Saturday, October 24th, 2009

While catching up on some blogs this weekend, I ran across Jessica Valenti’s post on her own wedding.

Now, I could care less about her wedding and all the hullabaloo of a “feminist wedding.” I’ve gone on the record to state that I have zero respect for Valenti. I’ve read one of her books (I refuse to spend anymore more money purchasing the rest), and found the writing and rationale behind her positions absolutely sloppy. Just because she’s not afraid to drop the f-bomb doesn’t make her fresh and witty and give her a “unique perspective.” Backing up your claims with statistics, examples and other sources goes a long way towards winning an argument than “those f-ing Christians feel this way, so you should believe the opposite.” It’s juvenile scholarship at best.*

I honestly hope she had a happy day that was special for her and her husband. However, I was a bit surprised at this statement:

We wanted to make the wedding representative of the institution we’d like marriage to be, and I think we did a good job. Does any of this change the fact that marriage is a historically sexist institution or make it okay that millions of people are denied the right to be married? Of course not. But it made the celebration one that made sense to us, one that re-imagined what marriage as an institution should be about – love, equal partnership and community. (And seriously, to the some of the more conservative relatives at our wedding, hearing these sort of things at a wedding absolutely made an impact.) [italics mine]

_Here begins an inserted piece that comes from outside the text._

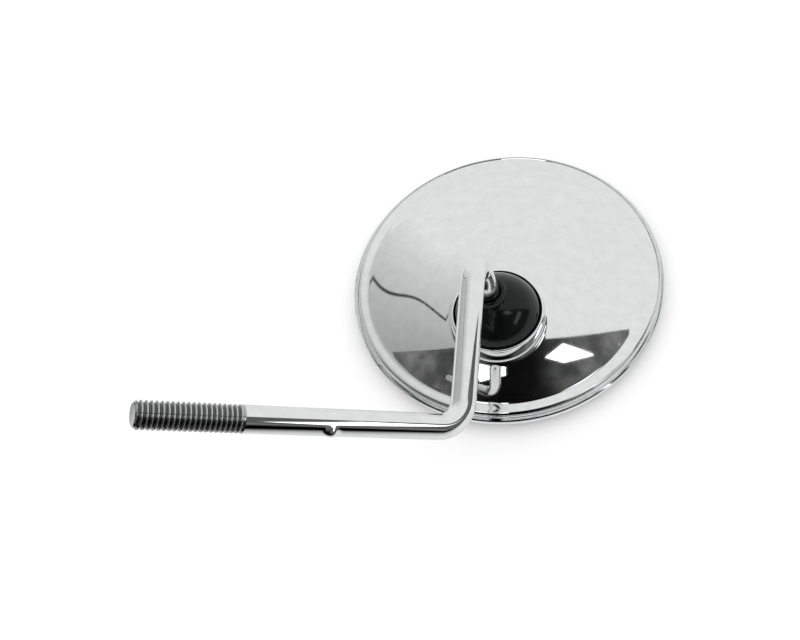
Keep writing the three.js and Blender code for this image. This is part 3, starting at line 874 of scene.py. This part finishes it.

That’s nothing short of rude. It’s one thing to hold a ceremony that is important to you. It’s another to hold a ceremony that pushes a political agenda so that the less “enlightened” members of your family can be exposed to the “truth.”

I hate to break it to Ms. Valenti, but she sounds dangerously close to the Bible-thumping-Bob-Jones-University-types that I knew in high school. If you go far enough to one side, you start resembling the views of your so-called enemies. The politics my be different, but the attitude and expressions are nearly identical.